I do hope that one day he can allow God to heal his hurts and pain. Even if he never comes home, I hope that someday he will get the guarantee of spending eternity with God. I pray for this everyday too.
Hmmm.........Summer has posted quite a bit but I do have one disagreement with what she says.
She insinuated that you should not contact your h first, let him contact you.
PH may go awhile before she contacts him just to say hello and see how he is doing and I see nothing wrong with that. I realize we cannot get into PH's husband's mind but if she were to act as if he did not exist, he would certainly think she wants nothing to do with him.
I am of the belief that just merely saying hello every once in awhile does the heart some good.
Maybe she should just keep it light and not send anything except a simple text just simply saying hello, thinking of you and hoping you are well or some such thing.

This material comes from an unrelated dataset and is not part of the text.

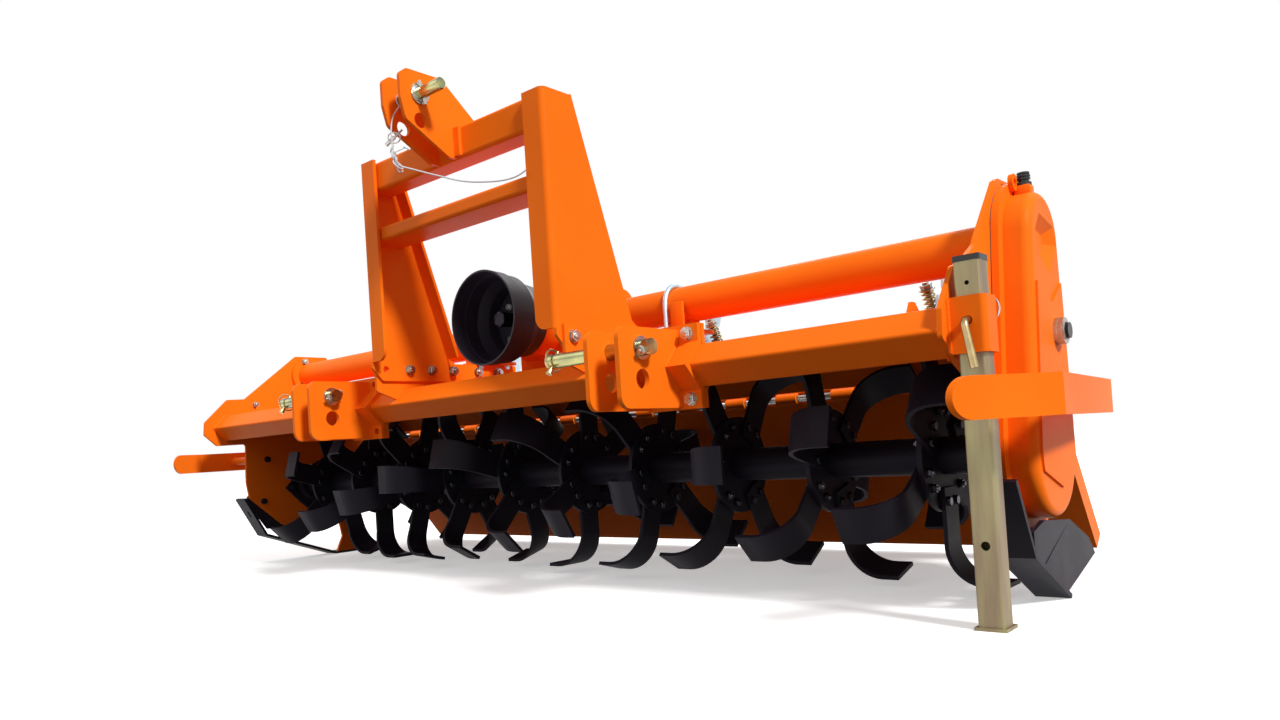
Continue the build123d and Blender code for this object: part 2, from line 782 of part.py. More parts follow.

The Bomb: 08/05 H moves out: 06/2006 H moves back: 01/07 & Out again: 01/07 H moves back: 03/08 & Out again: 04/08 H moves back: 05/09 & Out again: 07/09 Divorced 08-12 Kids: 22, 20, 19
You will have to decide for yourself, if it is wisdom for you to do a 180, and stop contacting your H for now or not.
But going by results, your "cute" keep-in-contact e/m's every 2 or 3 weeks, have felt like pursuit to your H -- and pushed him further away -- not drawn him closer.
The classic mantra "if I don't contact him -- he'll think I don't care" is just false. And it is employed by the pursuer as their excuse to continue pursuing. Whether you send e/m's or not -- your H knows very well that you DO care and that you love him. What he needs is the space to miss you!
Snodderly wrote you the same message. That it is time for you to drop the rope. It is not a coincidence that we both see the same thing happening -- and that we are both suggesting the same remedy...let go and let God.